Netflix, Inc. (NFLX), a provider of online movie rental subscription services, reported a 4% growth in its second-quarter profit, as the company added more subscribers and incurred lower subscriber acquisition costs. Further, the movie rental company raised its earnings target for the full-year, while providing financial forecasts for its third and fourth quarters.
For the current quarter, the company forecast revenue in a range of $343 million to $348 million, profit of 26 cents to 34 cents a share, on a GAAP basis. Analysts expect 31 cents, on average, and $347 million in sales. The company tightened its forecast for the full year, to a range of $1.36 billion to $1.38 billion in revenue and $1.19 to $1.31 per share in profit, the top end of which is just above analysts’ $1.37 billion and $1.23 per share average estimate.
Netflix added 1.38 million subscribers in the quarter, up 35% from a year earlier, it said, for a total of 8.4 million subscribers.

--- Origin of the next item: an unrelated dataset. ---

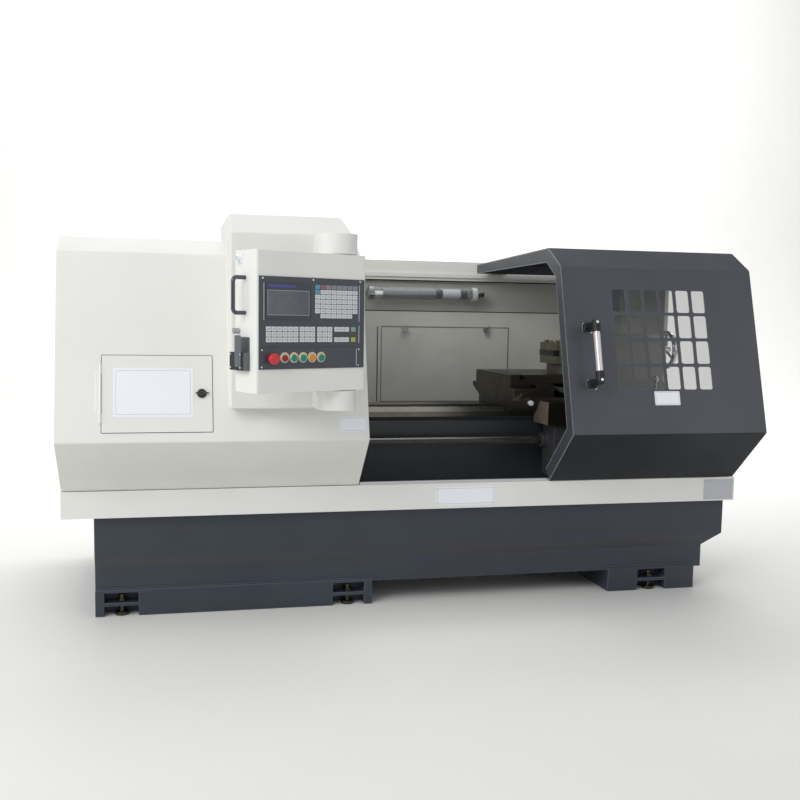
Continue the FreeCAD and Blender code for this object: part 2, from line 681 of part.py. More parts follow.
def pocket_through(body, name, sketch):
    """Cut a sketch through the whole body, both ways."""
    feature = body.newObject("PartDesign::Pocket", name)
    feature.Profile = sketch
    feature.Type = "ThroughAll"
    feature.Midplane = True
    return feature


def draw_circle(sketch, radius, across="0", up="0"):
    """Circle with its centre and radius bound to the sheet."""
    centre = FreeCAD.Vector(number(across), number(up), 0)
    edge = sketch.addGeometry(Part.Circle(centre, AXES["z"], number(radius)), False)
    fix_point(sketch, edge, 3, (across, up), (centre.x, centre.y))
    index = sketch.addConstraint(Sketcher.Constraint("Radius", edge, number(radius)))
    sketch.setExpression(f"Constraints[{index}]", str(radius))
    return sketch


def draw_rounded(sketch, left, bottom, width, height, radius):
    """Rectangle with round corners, bound to the sheet."""
    low_x, low_y, wide, high, bend = (number(item) for item in (left, bottom, width, height, radius))
    corners = [
        (low_x + bend, low_y + bend, 180),
        (low_x + wide - bend, low_y + bend, 270),
        (low_x + wide - bend, low_y + high - bend, 0),
        (low_x + bend, low_y + high - bend, 90),
    ]
    arcs = []
    for across, up, start in corners:
        circle = Part.Circle(FreeCAD.Vector(across, up, 0), AXES["z"], bend)
        arc = Part.ArcOfCircle(circle, math.radians(start), math.radians(start + 90))
        arcs.append(sketch.addGeometry(arc, False))
    lines = []
    for index in range(4):
        first = sketch.Geometry[arcs[index]].EndPoint
        second = sketch.Geometry[arcs[(index + 1) % 4]].StartPoint
        lines.append(sketch.addGeometry(Part.LineSegment(first, second), False))
    for index in range(4):
        sketch.addConstraint(Sketcher.Constraint("Tangent", arcs[index], 2, lines[index], 1))
        sketch.addConstraint(Sketcher.Constraint("Tangent", lines[index], 2, arcs[(index + 1) % 4], 1))
    for index in (1, 2, 3):
        sketch.addConstraint(Sketcher.Constraint("Equal", arcs[0], arcs[index]))
    sketch.addConstraint(Sketcher.Constraint("Horizontal", lines[0]))
    sketch.addConstraint(Sketcher.Constraint("Vertical", lines[1]))
    sketch.addConstraint(Sketcher.Constraint("Horizontal", lines[2]))
    index = sketch.addConstraint(Sketcher.Constraint("Radius", arcs[0], bend))
    sketch.setExpression(f"Constraints[{index}]", str(radius))
    near = (f"{left} + {radius}", f"{bottom} + {radius}")
    far = (f"{left} + {width} - {radius}", f"{bottom} + {height} - {radius}")
    fix_point(sketch, arcs[0], 3, near, corners[0][:2])
    fix_point(sketch, arcs[2], 3, far, corners[2][:2])
    return sketch


def rounded_prism(name, axis, left, bottom, width, height, radius, start, length):
    """Bar of rounded rectangular section, run along an axis."""
    sketch = document.addObject("Sketcher::SketchObject", f"{name}_outline")
    draw_rounded(sketch, left, bottom, width, height, radius)
    sketch.Placement = FreeCAD.Placement(FreeCAD.Vector(), PLANES[axis])
    return extruded(name, sketch, axis, start, length)


def linear_pattern(body, name, sketch, direction, pitch, count):
    """Row of copies; also one step of a two-way pattern."""
    feature = body.newObject("PartDesign::LinearPattern", name)
    feature.Direction = (sketch, [direction])
    feature.setExpression("Length", f"{pitch} * ({count} - 1)")
    feature.setExpression("Occurrences", str(count))
    return feature


# --- lengths that several pieces share -------------------------------------------------------------
TRAY_TOP = "(sizes.tray_bottom_z + sizes.tray_height)"
TRAY_FLOOR = "(sizes.tray_bottom_z + sizes.tray_wall)"
TRAY_LEFT = "(-sizes.tray_length / 2)"
TRAY_DEPTH = "(sizes.machine_back_y - sizes.tray_front_y)"
BED_BACK = "(sizes.bed_front_y + sizes.bed_width)"
LEAN = "atan((sizes.guard_brow_y - sizes.guard_belly_y) / (sizes.guard_brow_z - sizes.guard_belly_z))"
SLOPE = "((sizes.guard_brow_y - sizes.guard_belly_y) / (sizes.guard_brow_z - sizes.guard_belly_z))"
GUARD_TOE_Z = f"({TRAY_TOP} + sizes.seat_gap)"
DOOR_BELLY_Y = "(sizes.guard_belly_y - sizes.door_gap)"
DOOR_BROW_Y = f"({DOOR_BELLY_Y} + (sizes.door_brow_z - sizes.door_belly_z) * {SLOPE})"
GUARD_BELLY = ("sizes.guard_belly_y", "sizes.guard_belly_z")
DOOR_BELLY = (DOOR_BELLY_Y, "sizes.door_belly_z")
HINGE_X = "(-sizes.knuckle_radius - sizes.knuckle_offset)"
NOSE_X = "(sizes.headstock_left_x + sizes.headstock_length + sizes.bearing_boss_length + sizes.nose_gap)"
CHUCK_X = f"({NOSE_X} + sizes.nose_length)"
CHUCK_FACE = f"({CHUCK_X} + sizes.chuck_length)"
PULLEY_X = "(sizes.headstock_left_x - sizes.pulley_gap - sizes.pulley_width)"
SADDLE_MIDDLE = "(sizes.saddle_left_x + sizes.saddle_length / 2)"
SLIDE_BOTTOM = "(sizes.saddle_top_z + sizes.slide_clearance)"
SLIDE_TOP = f"({SLIDE_BOTTOM} + sizes.slide_thickness)"


def base_points(bottom_z):
    """Outline of the base casting seen from its end, drawn down to a height."""
    return [
        ("sizes.base_front_y", "sizes.tray_bottom_z"),
        ("sizes.base_front_y", "sizes.base_break_z"),
        ("sizes.base_front_y + sizes.base_setback", "sizes.base_waist_z"),
        ("sizes.base_front_y + sizes.base_setback", bottom_z),
        ("sizes.base_back_y - sizes.base_setback", bottom_z),
        ("sizes.base_back_y - sizes.base_setback", "sizes.base_waist_z"),
        ("sizes.base_back_y", "sizes.base_break_z"),
        ("sizes.base_back_y", "sizes.tray_bottom_z"),
    ]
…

Compared to the previous quarter, it represents only a 2% increase.
As Internet commerce continues to mainstream, and as video stores close, the prospects for online rental to add over 4 million net new subscribers over the next year are strong. If online rental stays on that 4 million per year track for three years, that would be more than 20 million online subscribers by mid 2010. If online rental achieves these subscriber levels, then the mass closures of the largely fixed cost video stores will help make online rental even more pervasive. Within just a few years, much of the DVD rental market will likely be online rental.